Всякая свободная связь сопровождается сложностями — огромное число романов и неисчислимое множество комедий могут это подтвердить. Но, право же, страдать так, как страдала бедная Лавальер, умеют немногие: большинство ценящих свой покой людей предпочли бы этим мукам незамедлительный разрыв.

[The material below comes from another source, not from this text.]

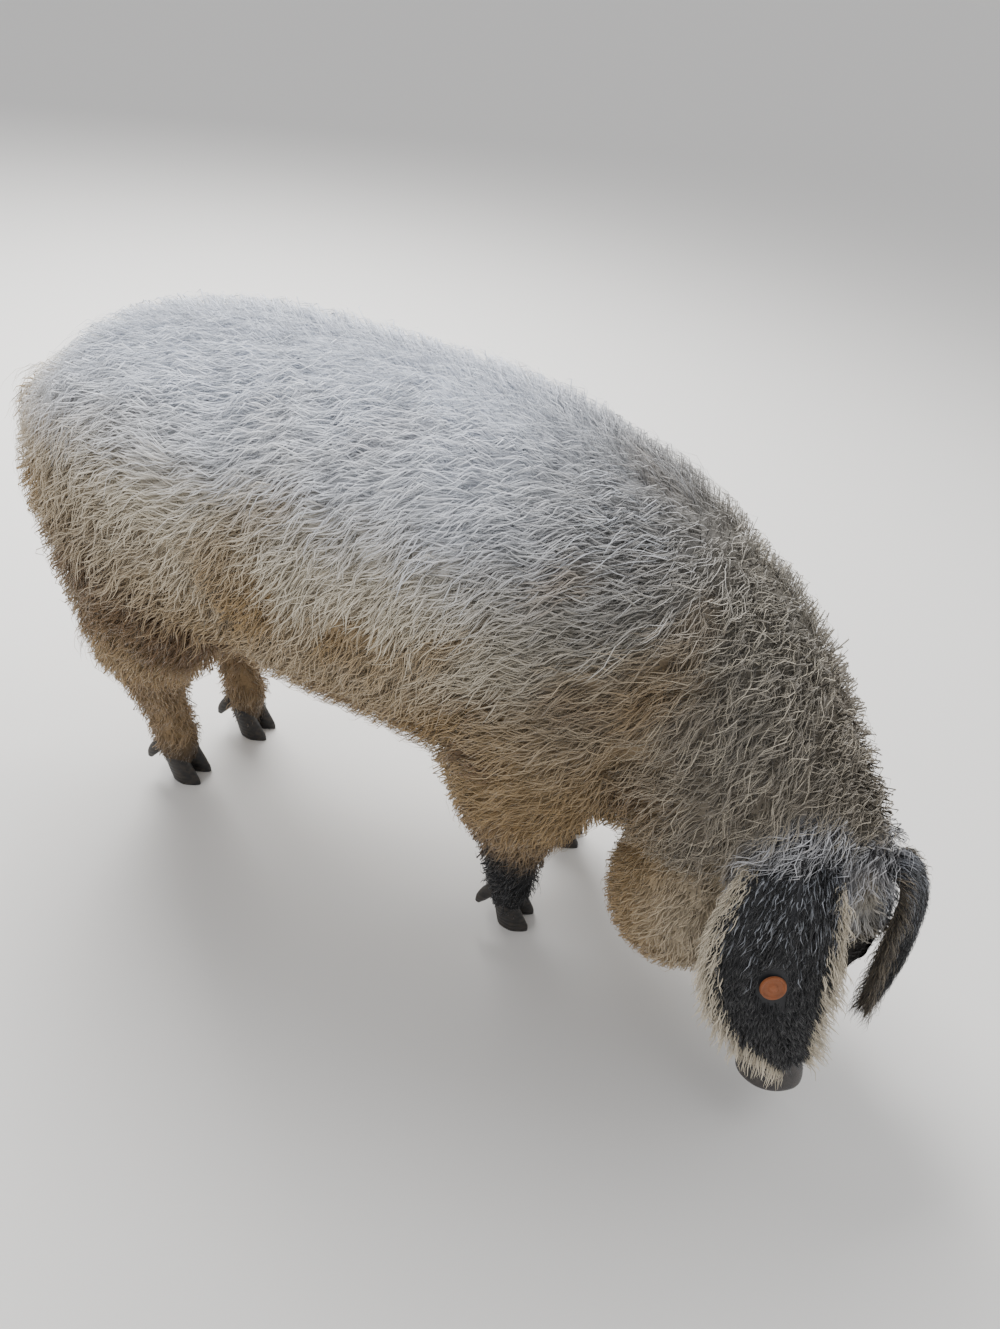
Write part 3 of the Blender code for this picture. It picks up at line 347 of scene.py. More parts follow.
# Colours as the eye sees them (sRGB).
CREAM = "#E8DDC6"
# The pale hair of the back, tinted blue as painted sky light.
SKY_LIT_SILVER = "#F0F5FF"
# The neck's grey beige, darkened as painted shade.
SHADED_BEIGE_GREY = "#7A756C"
TAN = "#A98D63"
RUST = "#745A3D"
SLATE = "#101114"
EAR_SHEEN = "#27282D"
SNOUT_SKIN = "#2B2929"
SNOUT_PALE = "#57504B"
HORN_DARK = "#1A1817"
HORN_PALE = "#4C453D"
TAG_ORANGE = "#8C4E26"
TAG_DIRT = "#6B3F22"
IRIS = "#4A2E1A"
PUPIL = "#050404"
EYE_WHITE = "#7C6658"
FLOOR = "#E0DEDA"
HORIZON = "#DDDCDA"
ZENITH = "#FAFBFF"

# Camera: place and directions as worked out from the photograph, and its lens on 36 mm film.
CAMERA_PLACE = (0.654, -1.065, 1.300)
CAMERA_RIGHT = (0.939, 0.305, 0.158)
CAMERA_UP = (-0.313, 0.570, 0.759)
CAMERA_LENS = 25.27


# Numbers and directions.


def unit(v):
    """Vectors brought to length 1."""
    return v / np.maximum(np.linalg.norm(v, axis=-1, keepdims=True), 1e-12)


def ramp(low, high, value):
    """A smooth step from 0 at low to 1 at high: 3t^2 - 2t^3."""
    t = np.clip((value - low) / (high - low), 0, 1)
    return t * t * (3 - 2 * t)


def turned(v, axis, angle):
    """Vectors turned about an axis by Rodrigues' formula."""
    c, s = np.cos(angle)[..., None], np.sin(angle)[..., None]
    along = (v * axis).sum(-1, keepdims=True)
    return v * c + np.cross(axis, v) * s + axis * along * (1 - c)


def drift(points, size, seed):
    """Smooth chance values from -1 to 1: random numbers on a cubic lattice, blended between the
    corners of each cell."""
    table = np.random.default_rng(seed).uniform(-1, 1, (32, 32, 32))
    place = points / size + 500
    low = np.floor(place).astype(int)
    part = ramp(0, 1, place - low)
    total = np.zeros(len(points))
    for corner in itertools.product((0, 1), repeat=3):
        weight = np.where(corner, part, 1 - part).prod(axis=1)
        total += weight * table[tuple(((low + corner) % 32).T)]
    return total


def flowing(rows, steps):
    """Rows of numbers with a smooth run between each two: the Catmull-Rom cubic."""
    rows = np.array(rows, float)
    padded = np.vstack([2 * rows[0] - rows[1], rows, 2 * rows[-1] - rows[-2]])
    t = (np.arange(steps) / steps)[None, :, None]
    a, b, c, d = (padded[i : i + len(rows) - 1, None, :] for i in range(4))
    curve = 2 * b + (c - a) * t + (2 * a - 5 * b + 4 * c - d) * t**2 + (3 * b - a - 3 * c + d) * t**3
    return np.vstack([0.5 * curve.reshape(-1, rows.shape[1]), rows[-1]])


def head_point(down, left, depth):
    """A point of the head from its distance down the face, to her left, and under the poll."""
    down, left, depth = (np.asarray(v, float)[..., None] for v in (down, left, depth))
    return POLL + FACE * down + LEFT * left - BROW * depth


def head_place(points):
    """The way back from head_point: down the face, to her left, and depth under the poll."""
    offset = points - POLL
    return offset @ FACE, offset @ LEFT, -(offset @ BROW)


def eye_middle(side):
    down, out, depth = EYE
    return head_point(down, side * out, depth)


def mouth_depth(down):
    """How deep under the poll the line of the mouth runs, this far down the face."""
    line = np.array(MOUTH)
    return np.interp(down, line[:, 0], line[:, 1])


# The part's own eye gives how far the tables are moved to stand in the frame.
eye_low, eye_high = (np.array(corner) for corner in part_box("eye_right"))
SHIFT = (eye_low + eye_high) / 2 - eye_middle(-1)


# Surfaces.


def sweep(rows, side, power, around, steps=4, level=False):
    """A rounded oblong carried along a line. A ring is its middle plus across * a * r * cos plus
    up * b * r * sin, with r = (|cos|^p + |sin|^p)^(-1/p). Rows: x, y, z, a, b."""
    rows = flowing(rows, steps)
    forward = unit(np.gradient(rows[:, :3], axis=0))
    if level:
        forward[:] = (0, 0, 1)
    side = np.array(side, float)
    across = unit(side - forward * (forward @ side)[:, None])
    up = np.cross(forward, across)
    angle = 2 * np.pi * np.arange(around) / around
    c, s = np.cos(angle), np.sin(angle)
    reach = (np.abs(c) ** power + np.abs(s) ** power) ** (-1 / power)
    sideways = (rows[:, 3, None] * reach * c)[..., None] * across[:, None]
    upwards = (rows[:, 4, None] * reach * s)[..., None] * up[:, None]
    return rows[:, None, :3] + sideways + upwards


def shell(grid):
    """A closed surface over rings of points: two triangles between neighbours, a fan at each end."""
    rings, around = grid.shape[:2]
    points = np.vstack([grid.reshape(-1, 3), grid[0].mean(axis=0), grid[-1].mean(axis=0)])
    i = np.arange(around)
    j = (i + 1) % around
    ring = np.arange(rings - 1)[:, None] * around
    a, b = ring + i, ring + j
    first = np.stack([a, b, b + around], -1).reshape(-1, 3)
    second = np.stack([a, b + around, a + around], -1).reshape(-1, 3)
    start = np.stack([np.full(around, rings * around), j, i], -1)
    last = (rings - 1) * around
    end = np.stack([np.full(around, rings * around + 1), last + i, last + j], -1)
    triangles = np.vstack([first, second, start, end])
    corners = points[triangles]
    volume = np.einsum("ij,ij->", corners[:, 0], np.cross(corners[:, 1], corners[:, 2]))
    return points, triangles if volume > 0 else triangles[:, ::-1]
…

Но она любила глубоко и поэтому все сносила. Она смирилась с неверностью обожаемого возлюбленного, она даже согласилась стать служанкой у своей торжествующей соперницы, Монтеспан,[42] и наряжала ту для любовных свиданий. Случалось, король по возвращении с охоты заходил к Луизе напудриться, сменить платье, очистить от пыли башмаки, прежде чем появиться у новой любовницы. Играть роль ширмы для той, что ее сменила, — это было пределом унижения. Она же продолжала терпеть, она продолжала любить…
38
Исаак де Бенсерад (1612–1691) — подвизавшийся при дворе и великосветских салонах поэт, либреттист придворных спектаклей, для которых он сочинял стихотворные тексты.
39
Мадам — титул жены брата короля, ею была тогда Генриетта Английская, питавшая нежные чувства к королю.
40
Жан Бегинь Боссюэ (1627–1704) — выдающийся проповедник, автор богословских и исторических сочинений; с 1670 г. воспитатель наследника престола, приверженец идеи божественного происхождения монархической власти.
41
Жюль Маскарон (1634–1703) — прелат, проповедник.
42
Франсуаза-Атенаис де Рошешуар, маркиза де Монтеспан (1641–1707) — с 1660 г. свитская дама, затем гофмейстерина королевы Марии-Терезы и фаворитка короля.